L’ambiance est définitivement pesante et lourde tout en étant mélodique et mélancolique, l’utilisation de nombreux cuivres sourds et les riffs de cordes graves et résonnants contribuent fortement à cette atmosphère hybride entre un Cypress Hill de Temple Of Boom et un Illmatic de Nas. L’album démarre avec le morceau éponyme sur un beat de Thayod Ausar qui présente des claquements incessants de caisses claires et quelques notes de guitare pleine de mélancolie. On retrouve cette mélancolie avec le violoncelle de Eyes May Shine qui est rehaussé par des petits sifflements au refrain et des cloches aigues pour une ambiance à la fois tragique et inquiétante. Paparazzi sample une mélodie émouvante de cordes de Barbara Streisand. On retrouve DJ Muggs sur The Foundation avec une belle boucle de piano aigu pour un morceau dédié à son fils. Les notes longues et résonnantes de Carry The Weight supporte aisément le ton dramatique et triste donné par Xzibit.
A part quelques titres légèrement en dessous, les producteurs, Thayod Ausard, DJ Muggs, E-Swift, Craig Sherrad ont réalisé un travail remarquable pour donner cette atmosphère à la fois mélancolique et austère pour que Xzibit puisse s’exprimer. La voix rauque et les punchlines brutes du rappeur contrastent parfaitement les beats pour une ambiance unique. Même si Xzibit est brut et agressif, il sait aussi être parfaitement émouvant et introspectif, ce qui correspond parfaitement à la toile de fond offerte par les producteurs. Autant dans les productions que dans l’interprétation et les lyrics, l’équilibre est très bien maitrisé. Il ne s’agit pas d’un album introspectif à proprement parlé puisque d’autres thèmes sont abordés, mais le premier essai du natif de Détroit a un côté très personnel dans l’approche.

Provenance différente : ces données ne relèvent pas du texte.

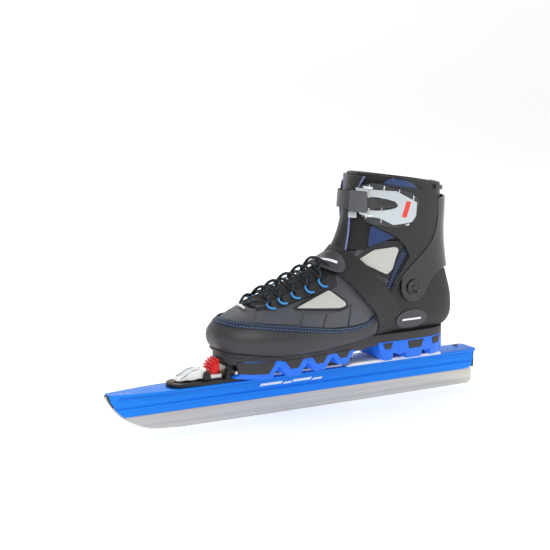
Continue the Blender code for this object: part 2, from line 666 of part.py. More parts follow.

Xzibit signe un excellent premier album. Il est difficile de dire s’il s’agit de son meilleur puisqu’il prendra un nouveau tournant dans sa carrière. Les fans de la première heure auront tendance à privilégier le Xzibit des débuts, d’autres seront plus satisfaits de ses collaborations avec Dr. Dre. A mon sens, At The Speed Of Life reste son meilleur album pour son côté authentique, mais Xzibit a su rester très convaincant même dans sa période plus gangsta et West Coast banger.